((

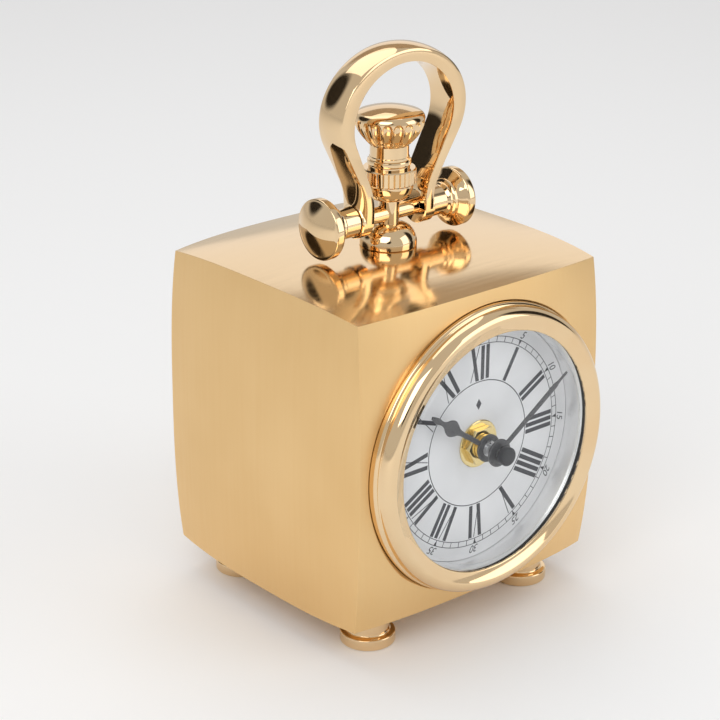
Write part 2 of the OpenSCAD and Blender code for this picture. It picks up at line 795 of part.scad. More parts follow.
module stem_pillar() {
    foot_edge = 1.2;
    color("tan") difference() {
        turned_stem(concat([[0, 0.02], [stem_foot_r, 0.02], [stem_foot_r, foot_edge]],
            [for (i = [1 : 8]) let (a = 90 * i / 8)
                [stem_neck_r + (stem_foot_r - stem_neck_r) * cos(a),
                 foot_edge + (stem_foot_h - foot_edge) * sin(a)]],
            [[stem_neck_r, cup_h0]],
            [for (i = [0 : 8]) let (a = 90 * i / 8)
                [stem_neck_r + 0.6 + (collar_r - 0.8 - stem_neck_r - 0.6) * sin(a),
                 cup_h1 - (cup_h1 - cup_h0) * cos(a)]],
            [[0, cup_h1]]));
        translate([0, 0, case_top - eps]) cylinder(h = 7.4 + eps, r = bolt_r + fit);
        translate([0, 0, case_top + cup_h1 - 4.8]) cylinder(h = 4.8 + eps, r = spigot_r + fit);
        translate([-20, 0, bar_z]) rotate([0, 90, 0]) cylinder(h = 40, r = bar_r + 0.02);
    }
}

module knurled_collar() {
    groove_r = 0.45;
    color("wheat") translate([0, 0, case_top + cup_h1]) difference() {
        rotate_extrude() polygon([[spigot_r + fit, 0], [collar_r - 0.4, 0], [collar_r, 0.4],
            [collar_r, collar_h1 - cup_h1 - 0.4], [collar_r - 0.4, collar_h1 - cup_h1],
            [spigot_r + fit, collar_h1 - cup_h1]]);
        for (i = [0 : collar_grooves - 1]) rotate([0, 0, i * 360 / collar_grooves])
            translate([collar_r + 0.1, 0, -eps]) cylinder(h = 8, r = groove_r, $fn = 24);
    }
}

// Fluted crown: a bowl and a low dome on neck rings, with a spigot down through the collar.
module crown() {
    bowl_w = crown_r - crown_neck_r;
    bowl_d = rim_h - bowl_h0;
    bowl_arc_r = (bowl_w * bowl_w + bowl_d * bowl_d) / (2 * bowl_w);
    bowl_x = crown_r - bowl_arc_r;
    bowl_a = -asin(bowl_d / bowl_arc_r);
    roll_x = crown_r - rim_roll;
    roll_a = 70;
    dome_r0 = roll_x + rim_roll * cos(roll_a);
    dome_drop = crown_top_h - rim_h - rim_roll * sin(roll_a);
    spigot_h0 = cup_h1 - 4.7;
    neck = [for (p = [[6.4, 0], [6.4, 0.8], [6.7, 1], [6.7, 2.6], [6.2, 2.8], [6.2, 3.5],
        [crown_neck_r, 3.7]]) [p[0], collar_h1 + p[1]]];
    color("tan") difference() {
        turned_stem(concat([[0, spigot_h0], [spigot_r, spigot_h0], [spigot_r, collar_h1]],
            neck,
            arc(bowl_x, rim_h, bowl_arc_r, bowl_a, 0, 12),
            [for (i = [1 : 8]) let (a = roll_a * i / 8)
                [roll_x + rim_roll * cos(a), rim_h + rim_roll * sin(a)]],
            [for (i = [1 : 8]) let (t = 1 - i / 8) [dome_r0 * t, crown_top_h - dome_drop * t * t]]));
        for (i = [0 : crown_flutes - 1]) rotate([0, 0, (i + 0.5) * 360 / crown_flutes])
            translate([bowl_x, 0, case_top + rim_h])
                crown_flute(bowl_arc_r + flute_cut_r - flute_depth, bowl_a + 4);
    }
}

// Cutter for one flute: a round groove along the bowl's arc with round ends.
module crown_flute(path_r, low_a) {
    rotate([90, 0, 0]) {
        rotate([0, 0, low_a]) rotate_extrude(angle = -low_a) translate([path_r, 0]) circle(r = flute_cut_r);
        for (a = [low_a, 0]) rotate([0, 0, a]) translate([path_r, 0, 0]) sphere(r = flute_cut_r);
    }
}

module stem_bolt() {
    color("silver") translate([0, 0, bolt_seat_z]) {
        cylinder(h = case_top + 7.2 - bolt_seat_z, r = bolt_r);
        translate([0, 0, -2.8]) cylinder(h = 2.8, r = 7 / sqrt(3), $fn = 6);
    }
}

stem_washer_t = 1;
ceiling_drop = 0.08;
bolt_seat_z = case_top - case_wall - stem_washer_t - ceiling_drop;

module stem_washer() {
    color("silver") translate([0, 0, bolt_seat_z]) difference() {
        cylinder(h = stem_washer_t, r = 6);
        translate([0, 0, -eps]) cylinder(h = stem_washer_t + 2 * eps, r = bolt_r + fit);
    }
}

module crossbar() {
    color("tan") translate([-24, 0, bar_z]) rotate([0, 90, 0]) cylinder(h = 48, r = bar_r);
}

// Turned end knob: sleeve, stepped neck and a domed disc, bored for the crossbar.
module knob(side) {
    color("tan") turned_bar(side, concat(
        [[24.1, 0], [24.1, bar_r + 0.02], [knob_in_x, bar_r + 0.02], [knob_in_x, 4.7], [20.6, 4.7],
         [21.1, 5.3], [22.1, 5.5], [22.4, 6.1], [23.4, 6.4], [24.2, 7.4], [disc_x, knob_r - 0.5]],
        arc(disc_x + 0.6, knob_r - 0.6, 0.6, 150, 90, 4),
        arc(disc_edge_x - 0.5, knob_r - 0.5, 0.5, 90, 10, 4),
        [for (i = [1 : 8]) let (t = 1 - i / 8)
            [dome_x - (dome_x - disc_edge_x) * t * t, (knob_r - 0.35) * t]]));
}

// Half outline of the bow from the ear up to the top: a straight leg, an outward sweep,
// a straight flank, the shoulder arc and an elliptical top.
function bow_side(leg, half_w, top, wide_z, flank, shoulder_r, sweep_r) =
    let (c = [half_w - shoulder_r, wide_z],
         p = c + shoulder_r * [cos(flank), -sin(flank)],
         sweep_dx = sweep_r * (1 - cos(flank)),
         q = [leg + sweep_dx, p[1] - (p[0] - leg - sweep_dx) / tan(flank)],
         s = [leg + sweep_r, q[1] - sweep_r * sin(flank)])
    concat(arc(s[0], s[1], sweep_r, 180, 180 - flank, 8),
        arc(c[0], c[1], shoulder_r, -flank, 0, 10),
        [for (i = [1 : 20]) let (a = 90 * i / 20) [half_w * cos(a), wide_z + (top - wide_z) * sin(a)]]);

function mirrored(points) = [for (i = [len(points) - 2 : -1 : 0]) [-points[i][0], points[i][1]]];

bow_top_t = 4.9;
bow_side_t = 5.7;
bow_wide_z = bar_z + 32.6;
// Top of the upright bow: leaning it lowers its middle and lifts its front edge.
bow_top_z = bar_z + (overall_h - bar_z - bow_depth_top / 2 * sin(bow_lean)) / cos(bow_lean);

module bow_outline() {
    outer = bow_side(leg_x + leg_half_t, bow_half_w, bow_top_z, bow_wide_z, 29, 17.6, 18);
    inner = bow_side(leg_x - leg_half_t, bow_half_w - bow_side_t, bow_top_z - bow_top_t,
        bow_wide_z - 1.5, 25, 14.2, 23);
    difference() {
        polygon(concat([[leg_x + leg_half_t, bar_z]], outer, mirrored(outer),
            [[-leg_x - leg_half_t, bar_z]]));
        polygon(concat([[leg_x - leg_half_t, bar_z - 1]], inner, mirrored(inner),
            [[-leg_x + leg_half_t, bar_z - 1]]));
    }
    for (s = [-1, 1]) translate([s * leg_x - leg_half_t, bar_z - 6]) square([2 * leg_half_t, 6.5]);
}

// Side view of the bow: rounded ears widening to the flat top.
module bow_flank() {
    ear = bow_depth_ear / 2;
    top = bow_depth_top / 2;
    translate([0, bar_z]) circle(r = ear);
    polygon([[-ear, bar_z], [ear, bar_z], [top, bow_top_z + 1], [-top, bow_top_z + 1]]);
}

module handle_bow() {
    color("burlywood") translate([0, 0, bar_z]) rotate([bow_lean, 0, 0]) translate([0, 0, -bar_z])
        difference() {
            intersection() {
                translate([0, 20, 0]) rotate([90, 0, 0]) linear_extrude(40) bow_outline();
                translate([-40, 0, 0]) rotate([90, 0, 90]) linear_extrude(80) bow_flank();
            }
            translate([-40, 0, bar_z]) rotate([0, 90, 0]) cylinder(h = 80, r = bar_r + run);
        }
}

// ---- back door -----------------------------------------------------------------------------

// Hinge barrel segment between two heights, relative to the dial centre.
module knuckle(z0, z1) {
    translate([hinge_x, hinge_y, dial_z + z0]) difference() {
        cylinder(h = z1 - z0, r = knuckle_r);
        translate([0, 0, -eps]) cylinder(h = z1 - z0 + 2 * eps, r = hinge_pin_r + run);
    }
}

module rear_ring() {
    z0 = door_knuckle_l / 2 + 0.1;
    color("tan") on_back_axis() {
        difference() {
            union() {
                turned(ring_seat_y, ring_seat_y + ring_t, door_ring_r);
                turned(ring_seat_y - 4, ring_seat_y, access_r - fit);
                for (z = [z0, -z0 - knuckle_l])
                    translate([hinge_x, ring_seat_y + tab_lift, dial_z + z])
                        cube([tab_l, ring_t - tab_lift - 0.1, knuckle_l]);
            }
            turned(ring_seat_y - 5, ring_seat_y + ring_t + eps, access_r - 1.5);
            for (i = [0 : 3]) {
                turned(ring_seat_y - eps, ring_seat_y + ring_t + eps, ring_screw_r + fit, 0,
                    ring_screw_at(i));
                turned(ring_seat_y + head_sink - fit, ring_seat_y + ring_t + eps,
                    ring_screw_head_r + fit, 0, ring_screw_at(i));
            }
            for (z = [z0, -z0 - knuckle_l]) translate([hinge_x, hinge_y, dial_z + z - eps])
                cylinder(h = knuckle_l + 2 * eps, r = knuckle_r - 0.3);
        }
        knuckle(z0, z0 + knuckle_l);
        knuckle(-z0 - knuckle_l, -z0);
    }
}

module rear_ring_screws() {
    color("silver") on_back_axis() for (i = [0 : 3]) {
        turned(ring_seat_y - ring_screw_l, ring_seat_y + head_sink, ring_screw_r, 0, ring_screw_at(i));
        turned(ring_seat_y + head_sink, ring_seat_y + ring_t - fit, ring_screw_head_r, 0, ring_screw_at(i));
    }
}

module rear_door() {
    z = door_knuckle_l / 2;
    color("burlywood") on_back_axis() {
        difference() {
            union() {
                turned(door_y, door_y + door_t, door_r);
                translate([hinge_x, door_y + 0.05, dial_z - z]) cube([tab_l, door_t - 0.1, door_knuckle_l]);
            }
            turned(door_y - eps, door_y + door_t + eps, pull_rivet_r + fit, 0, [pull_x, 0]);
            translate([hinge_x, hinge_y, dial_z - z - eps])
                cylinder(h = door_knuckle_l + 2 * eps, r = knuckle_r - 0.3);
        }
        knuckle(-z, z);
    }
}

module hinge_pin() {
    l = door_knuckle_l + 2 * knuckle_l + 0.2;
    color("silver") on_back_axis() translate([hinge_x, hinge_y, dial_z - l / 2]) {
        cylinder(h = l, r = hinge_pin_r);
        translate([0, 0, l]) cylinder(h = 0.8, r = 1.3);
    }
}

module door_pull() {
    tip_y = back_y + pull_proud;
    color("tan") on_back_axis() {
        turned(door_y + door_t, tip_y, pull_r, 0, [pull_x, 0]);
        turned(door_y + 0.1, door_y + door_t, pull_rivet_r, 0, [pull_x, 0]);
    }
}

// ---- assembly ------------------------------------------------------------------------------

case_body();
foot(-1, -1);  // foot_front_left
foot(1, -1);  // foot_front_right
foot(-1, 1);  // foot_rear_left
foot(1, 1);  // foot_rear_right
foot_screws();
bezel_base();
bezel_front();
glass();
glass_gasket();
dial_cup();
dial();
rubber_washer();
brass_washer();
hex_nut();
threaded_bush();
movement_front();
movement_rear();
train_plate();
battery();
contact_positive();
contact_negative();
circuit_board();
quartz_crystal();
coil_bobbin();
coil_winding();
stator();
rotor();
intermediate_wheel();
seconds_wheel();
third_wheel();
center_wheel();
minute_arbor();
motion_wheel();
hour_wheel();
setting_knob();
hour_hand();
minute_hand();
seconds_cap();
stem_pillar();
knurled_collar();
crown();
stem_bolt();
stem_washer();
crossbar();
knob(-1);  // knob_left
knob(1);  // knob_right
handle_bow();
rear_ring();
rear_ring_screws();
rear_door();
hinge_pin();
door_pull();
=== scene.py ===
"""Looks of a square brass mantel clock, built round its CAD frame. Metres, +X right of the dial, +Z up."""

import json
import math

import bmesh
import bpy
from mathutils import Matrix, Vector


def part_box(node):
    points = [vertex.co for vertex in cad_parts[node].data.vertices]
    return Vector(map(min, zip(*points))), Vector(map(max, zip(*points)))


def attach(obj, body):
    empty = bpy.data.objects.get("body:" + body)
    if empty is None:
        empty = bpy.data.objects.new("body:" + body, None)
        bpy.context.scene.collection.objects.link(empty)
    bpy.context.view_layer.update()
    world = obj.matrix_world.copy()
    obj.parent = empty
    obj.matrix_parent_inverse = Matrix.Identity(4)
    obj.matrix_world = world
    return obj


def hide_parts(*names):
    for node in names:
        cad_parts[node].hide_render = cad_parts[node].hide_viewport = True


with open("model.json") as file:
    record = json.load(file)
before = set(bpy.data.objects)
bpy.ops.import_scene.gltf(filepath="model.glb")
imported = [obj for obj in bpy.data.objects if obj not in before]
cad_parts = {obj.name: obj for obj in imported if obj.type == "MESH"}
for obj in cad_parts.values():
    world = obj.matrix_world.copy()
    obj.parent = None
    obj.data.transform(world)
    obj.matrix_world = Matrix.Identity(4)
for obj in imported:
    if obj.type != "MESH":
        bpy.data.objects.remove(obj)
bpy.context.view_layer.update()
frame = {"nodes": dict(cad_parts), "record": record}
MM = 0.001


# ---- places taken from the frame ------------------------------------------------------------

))

## Stated goal
Repeat exactly, and only, the lines from the one containing "if empty is" through the end of the material.

## Right answer
    if empty is None:
        empty = bpy.data.objects.new("body:" + body, None)
        bpy.context.scene.collection.objects.link(empty)
    bpy.context.view_layer.update()
    world = obj.matrix_world.copy()
    obj.parent = empty
    obj.matrix_parent_inverse = Matrix.Identity(4)
    obj.matrix_world = world
    return obj


def hide_parts(*names):
    for node in names:
        cad_parts[node].hide_render = cad_parts[node].hide_viewport = True


with open("model.json") as file:
    record = json.load(file)
before = set(bpy.data.objects)
bpy.ops.import_scene.gltf(filepath="model.glb")
imported = [obj for obj in bpy.data.objects if obj not in before]
cad_parts = {obj.name: obj for obj in imported if obj.type == "MESH"}
for obj in cad_parts.values():
    world = obj.matrix_world.copy()
    obj.parent = None
    obj.data.transform(world)
    obj.matrix_world = Matrix.Identity(4)
for obj in imported:
    if obj.type != "MESH":
        bpy.data.objects.remove(obj)
bpy.context.view_layer.update()
frame = {"nodes": dict(cad_parts), "record": record}
MM = 0.001


# ---- places taken from the frame ------------------------------------------------------------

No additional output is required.